If you wanted a vivid sense of the scene in 1980s Pakistan and Afghanistan when the United States was sponsoring the mujahideen insurgency against the USSR, you could not have done better than read Robert D. Kaplan’s Soldiers of God (1990). Kaplan was there, met everyone, and captured the atmosphere better than any of his contemporaries.

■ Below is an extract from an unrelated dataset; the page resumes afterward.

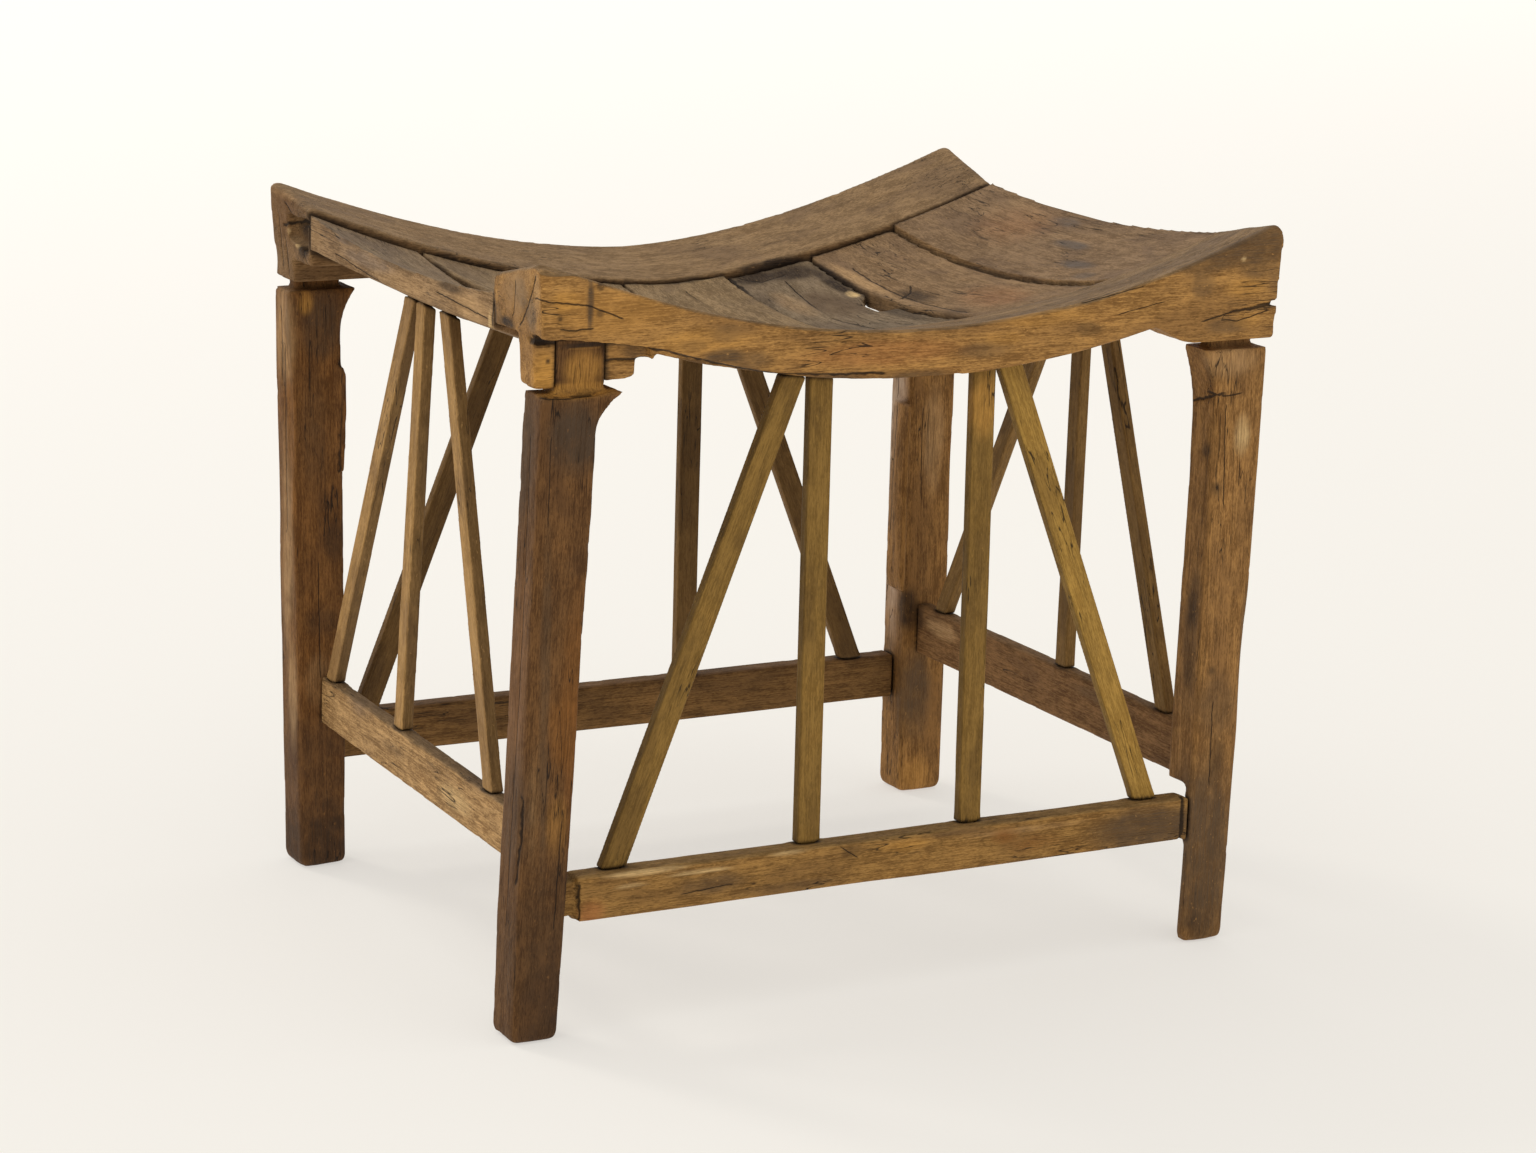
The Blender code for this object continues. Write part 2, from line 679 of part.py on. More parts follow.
def stretcher_section(side, tenon, grow):
    """Section of a stretcher or of its tenon, as offsets across it and heights."""
    top, height, thickness = stretcher_size(side)
    middle = top - height / 2
    half_height = height / 2
    half_thickness = thickness / 2
    arris = STRETCHER_ARRIS
    if tenon:
        half_height *= STRETCHER_TENON_HEIGHT_SHARE
        half_thickness *= STRETCHER_TENON_THICKNESS_SHARE
        arris = TENON_ARRIS
    half_height += grow
    half_thickness += grow
    low_z, high_z = middle - half_height, middle + half_height
    return rounded_rectangle(-half_thickness, half_thickness, low_z, high_z, arris)


def stretcher_rings(side):
    rings = []
    for end in stretcher_ends(side):
        inward = -SIDE_SIGNS[end]
        shoulder = leg_inner_face(side, end, shoulder_gap(side, end))
        tip = leg_inner_face(side, end, 0) - inward * STRETCHER_TENON_LENGTH
        tenon = stretcher_section(side, True, 0)
        body = stretcher_section(side, False, 0)
        end_rings = [
            [along(side, end, tip, across, z) for across, z in tenon],
            [along(side, end, shoulder, across, z) for across, z in tenon],
            [along(side, end, shoulder, across, z) for across, z in body],
        ]
        rings += end_rings if inward > 0 else end_rings[::-1]
    return rings


def stretcher_mortise_rings(side, end):
    inward = -SIDE_SIGNS[end]
    mouth = leg_inner_face(side, end, CUT_OVERRUN)
    bottom = leg_inner_face(side, end, 0) - inward * (STRETCHER_TENON_LENGTH + FIT_GAP)
    section = stretcher_section(side, True, FIT_GAP)
    return [[along(side, end, place, across, z) for across, z in section] for place in (bottom, mouth)]


def build_stretcher(side):
    stretcher = piece(f"stretcher_{side}", stretcher_rings(side), "stretcher")
    sockets = [strut_socket_rings(side, label, "foot") for label in STRUT_SHARES[side]]
    cut(stretcher, "strut_sockets", sockets)
    return stretcher


# Struts


def stretcher_line(side, place):
    """Across the stretcher, its centre line at a place along it."""
    ends = stretcher_ends(side)
    spans = [leg_inner_face(side, end, 0) for end in ends]
    share = (place - spans[0]) / (spans[1] - spans[0])
    return blend(stretcher_centre(side, ends[0]), stretcher_centre(side, ends[1]), share)


def strut_width(side):
    return LONG_SIDE_STRUT_WIDTH if is_long(side) else SHORT_SIDE_STRUT_WIDTH


def strut_axis(side, label):
    """Foot and top of a strut's centre line."""
    foot_share, head_share, step_share = STRUT_SHARES[side][label]
    foot_place = blend(*(leg_inner_face(side, end, 0) for end in stretcher_ends(side)), foot_share)
    half = HALF_LENGTH if is_long(side) else HALF_DEPTH
    head_place = head_share * half + step_share * strut_width(side)
    centre = stretcher_line(side, foot_place)
    top_height = stretcher_size(side)[0]
    sign = SIDE_SIGNS[side]
    if is_long(side):
        head_y = sign * (HALF_DEPTH - STRUT_FACE_INSET - STRUT_THICKNESS / 2)
        foot = (foot_place, centre - sign * STRUT_SEAT_INSET, top_height)
        return foot, (head_place, head_y, rail_bottom(side, head_place))
    head_x = sign * (HALF_LENGTH - SIDE_STRUT_HEAD_INSET)
    head_z = board_bottom(f"end_board_{side}", head_x, head_place)
    return (centre, foot_place, top_height), (head_x, head_place, head_z)


def strut_top_height(side, x, y):
    """Underside of what a strut stands under, at a place."""
    if is_long(side):
        return rail_underside(side, x)
    return board_bottom(f"end_board_{side}", x, y)


def strut_section(side, label, tenon, grow):
    """Section of a strut cut level, as offsets in X and Y from its centre line."""
    foot, head = strut_axis(side, label)
    run = 0 if is_long(side) else 1
    lean = (head[run] - foot[run]) / (head[2] - foot[2])
    half_width = strut_width(side) / 2 * math.sqrt(1 + lean**2)
    half_thickness = STRUT_THICKNESS / 2
    arris = STRUT_ARRIS
    if tenon:
        half_width *= STRUT_TENON_SHARE
        half_thickness *= STRUT_TENON_SHARE
        arris = STRUT_ARRIS * STRUT_TENON_SHARE
    half_width += grow
    half_thickness += grow
    if is_long(side):
        return rounded_rectangle(-half_width, half_width, -half_thickness, half_thickness, arris)
    return rounded_rectangle(-half_thickness, half_thickness, -half_width, half_width, arris)


def on_axis(side, label, offset, z):
    """A point offset from a strut's centre line at a height."""
    foot, head = strut_axis(side, label)
    share = (z - foot[2]) / (head[2] - foot[2])
    x, y = (blend(foot[i], head[i], share) + offset[i] for i in (0, 1))
    return x, y, z


def seated_ring(side, label, section, rise):
    """A ring at a strut's head that follows the underside above it, raised or lowered."""
    _, head = strut_axis(side, label)
    ring = []
    for offset in section:
        z = strut_top_height(side, head[0] + offset[0], head[1] + offset[1]) + rise
        ring.append(on_axis(side, label, offset, z))
    return ring


def level_ring(side, label, section, z):
    return [on_axis(side, label, offset, z) for offset in section]


def build_strut(side, label):
    foot, _ = strut_axis(side, label)
    body = strut_section(side, label, False, 0)
    tenon = strut_section(side, label, True, 0)
    rings = [
        level_ring(side, label, tenon, foot[2] - STRUT_TENON_LENGTH),
        level_ring(side, label, tenon, foot[2] + FIT_GAP),
        level_ring(side, label, body, foot[2] + FIT_GAP),
        seated_ring(side, label, body, -STRUT_HEAD_GAP),
        seated_ring(side, label, tenon, -STRUT_HEAD_GAP),
        seated_ring(side, label, tenon, STRUT_TENON_LENGTH),
    ]
    return piece(f"strut_{side}_{label}", rings, "strut")


def strut_socket_rings(side, label, end):
    section = strut_section(side, label, True, FIT_GAP)
    if end == "foot":
        foot, _ = strut_axis(side, label)
        bottom = foot[2] - STRUT_TENON_LENGTH - FIT_GAP
        return [level_ring(side, label, section, z) for z in (bottom, foot[2] + CUT_OVERRUN)]
    rises = (-CUT_OVERRUN, STRUT_TENON_LENGTH + FIT_GAP)
    return [seated_ring(side, label, section, rise) for rise in rises]


# Seat boards


def board_span(name):
    """Left and right edges of a board."""
    edges = [share * HALF_LENGTH for share in SEAM_SHARES]
    outer = HALF_LENGTH - END_BOARD_OVERHANG_INSET
    edges = [-outer, *edges, outer]
    index = BOARD_NAMES.index(name)
    left = edges[index] + (SEAM_GAP / 2 if index > 0 else 0)
    right = edges[index + 1] - (SEAM_GAP / 2 if index < len(BOARD_NAMES) - 1 else 0)
    return left, right


def is_end_board(name):
    return name.startswith("end_board")


def board_top(name, x, y):
    """Top of a board: between the rails' inner edges, let in below them and dished between them."""
    share = (y + INNER_FACE) / (2 * INNER_FACE)
    front, back = (rail_top(side, x) - rail_fall(side, x) for side in ("front", "back"))
    recess_back, recess_front = BOARD_RECESS_SHARES[name]
    recess = BOARD_RECESS * blend(recess_front, recess_back, share)
    depth = blend(SEAT_DISH, SEAT_END_DISH, (x / HALF_LENGTH) ** 2) * BOARD_DISH_SHARES[name]
    level = max(0.0, 1 - (y / INNER_FACE) ** 2)
    return blend(front, back, share) - recess - depth * level


def board_thickness(name, y):
    if not is_end_board(name):
        return SLAT_THICKNESS
    return END_BOARD_THICKNESS + END_BOARD_EXTRA_EDGE * min(1.0, (y / INNER_FACE) ** 2)


def board_bottom(name, x, y):
    return board_top(name, x, y) - board_thickness(name, y)


def board_ring(name, y):
    left, right = board_span(name)
    places = [blend(left, right, i / BOARD_STRIPS) for i in range(BOARD_STRIPS + 1)]
    above = [(x, y, board_top(name, x, y)) for x in places]
    below = [(x, y, board_bottom(name, x, y)) for x in places[::-1]]
    return above + below


def tongue_heights(name, x, shoulder):
    """Underside and top of the tongue on a board's end, which meets the rail at its shoulder."""
    thickness = END_BOARD_THICKNESS if is_end_board(name) else SLAT_THICKNESS
    top = board_top(name, x, shoulder) - thickness * BOARD_TONGUE_DEPTH_SHARE
    return top - thickness * BOARD_TONGUE_THICKNESS_SHARE, top


def tongue_ring(name, side, y, grow):
    """Section of the tongue on a board's end, which keeps the same section along its length."""
    left, right = board_span(name)
    inset = (right - left) * BOARD_TONGUE_SIDE_SHARE
    left, right = left + inset - grow, right - inset + grow
    shoulder = SIDE_SIGNS[side] * INNER_FACE
    places = [blend(left, right, i / BOARD_STRIPS) for i in range(BOARD_STRIPS + 1)]
    heights = [tongue_heights(name, x, shoulder) for x in places]
    above = [(x, y, top + grow) for x, (_, top) in zip(places, heights)]
    below = [(x, y, low - grow) for x, (low, _) in zip(places, heights)]
    return above + below[::-1]


def tongue_rings(name, side, grow):
    """Cutter for the groove that a board's tongue fits."""
    sign = SIDE_SIGNS[side]
    mouth = sign * (INNER_FACE - CUT_OVERRUN)
    bottom = sign * (INNER_FACE + BOARD_TONGUE_LENGTH + grow)
    return [tongue_ring(name, side, y, grow) for y in (mouth, bottom)]


def build_board(name):
    reach = INNER_FACE - FIT_GAP
    tip = INNER_FACE + BOARD_TONGUE_LENGTH
    rings = [tongue_ring(name, "front", -tip, 0), tongue_ring(name, "front", -reach, 0)]
    places = [blend(-reach, reach, i / BOARD_STATIONS) for i in range(BOARD_STATIONS + 1)]
    rings += [board_ring(name, y) for y in places]
    rings += [tongue_ring(name, "back", reach, 0), tongue_ring(name, "back", tip, 0)]
    board = piece(name, rings, "board")
    if is_end_board(name):
        side = name.rsplit("_", 1)[1]
        sockets = [strut_socket_rings(side, label, "top") for label in STRUT_SHARES[side]]
        cut(board, "strut_sockets", sockets)
    if name == ROTTED_BOARD:
        cut(board, "rotted_edge", [rotted_edge_rings()])
    return board


def rotted_edge_rings():
    """Cutter for the hollow that has rotted through one board at its right seam."""
    _, right = board_span(ROTTED_BOARD)
    outline = [(right - share * ROTTED_WIDTH, place * INNER_FACE) for place, share in ROTTED_SHARES]
    outline[0] = (right + CUT_OVERRUN, outline[0][1])
    outline[-1] = (right + CUT_OVERRUN, outline[-1][1])
    floor = board_bottom(ROTTED_BOARD, right - ROTTED_WIDTH, 0) - CUT_OVERRUN
    ceiling = board_top(ROTTED_BOARD, right, INNER_FACE) + CUT_OVERRUN
    return [[(x, y, z) for x, y in outline] for z in (floor, ceiling)]


def main():
    clear_scene()
    build_rail("front")
    build_rail("back")
    for corner in LEG_FOOT_SHIFT_SHARES:
        leg = build_leg(corner)
        if corner == "front_right":
            split_foot(leg)
    for side in STRETCHER_SEAT_SHARES:
        build_stretcher(side)
    for side, labels in STRUT_SHARES.items():
        for label in labels:
            build_strut(side, label)
    for name in BOARD_NAMES:
        build_board(name)
    centre_model()


main()
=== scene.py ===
"""The finished look of an old low stool: worn, split and stained wood on the fixed frame.

Every solid of the frame is replaced by a worn copy of itself. Splinters are added to the copy, it
is remeshed, its edges are rubbed down, and chips, dents and cracks are worked into it. The grain's
coordinates, edge wear that is also lightened as a painted highlight, cracks, some of whose dark
lines are painted shade in gaps and under steps, dirt with painted shade in the seams and hollows,
weathering, the painted light and shade of each side, and stains, some of them painted shade in
gaps and recesses, are kept on its points as attributes, which the piece's wood material reads.
"""

import math

import bmesh
import bpy
import numpy as np
from mathutils import Matrix, Vector
from mathutils.kdtree import KDTree


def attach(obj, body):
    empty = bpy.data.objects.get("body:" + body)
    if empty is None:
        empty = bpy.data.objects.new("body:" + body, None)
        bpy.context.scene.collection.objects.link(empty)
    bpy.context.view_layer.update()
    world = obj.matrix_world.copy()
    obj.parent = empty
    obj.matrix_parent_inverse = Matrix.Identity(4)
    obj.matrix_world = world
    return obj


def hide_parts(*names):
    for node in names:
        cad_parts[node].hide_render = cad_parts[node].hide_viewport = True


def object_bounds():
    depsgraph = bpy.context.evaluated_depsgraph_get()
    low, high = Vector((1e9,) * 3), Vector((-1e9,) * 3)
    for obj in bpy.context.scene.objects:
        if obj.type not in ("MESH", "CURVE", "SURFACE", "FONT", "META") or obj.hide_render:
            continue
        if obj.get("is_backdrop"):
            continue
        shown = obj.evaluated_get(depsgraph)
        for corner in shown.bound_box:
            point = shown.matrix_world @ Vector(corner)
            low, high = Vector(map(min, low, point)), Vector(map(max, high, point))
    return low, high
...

The celebrated and prolific national correspondent for The Atlantic has in recent years become similarly indispensable for his dispatches from the remote corners of the world where America’s elite forces have been prosecuting the conflict formerly known as the War on Terror. These pieces of reportage have been collected in his fine albeit embarrassingly titled book Imperial Grunts (2005) and its sequel, Hog Pilots, Blue Water Grunts (2007). Kaplan has also tried his hand at Thomas Friedman–style analysis and prediction, with such titles as The Coming Anarchy: Shattering the Dreams of the Post Cold War (2000) and Warrior Politics: Why Leadership Demands a Pagan Ethos (2001). These are mostly padded-out essays, but stimulating nonetheless, and they tend to be much better informed about the on-ground reality of troubled foreign parts than the competition. Then there are Kaplan’s travel books, including The Ends of the Earth (1997) and Eastward to Tartary (2000). These are more or less in that classic British travelogue style, in which an intrepid writer goes to remote places, takes picturesque forms of local transport, and uses his adventures as pegs for breezy lessons in local history and culture and some trenchant political observation.
Kaplan brings to all his works a combination of field experience and historical awareness that is almost unique among American reporter/commentators of his generation. Indeed, with the exception of the great Ralph Peters — who has the advantage of two decades in U.S. Army intelligence work — there is arguably no one writing for mainstream publications with a better-informed sense of military and strategic realities of whole sections of the globe. Moreover, unlike almost all the grand reporters and columnists employed by the mainstream U.S. press, Kaplan is refreshingly pro-American and pro-military.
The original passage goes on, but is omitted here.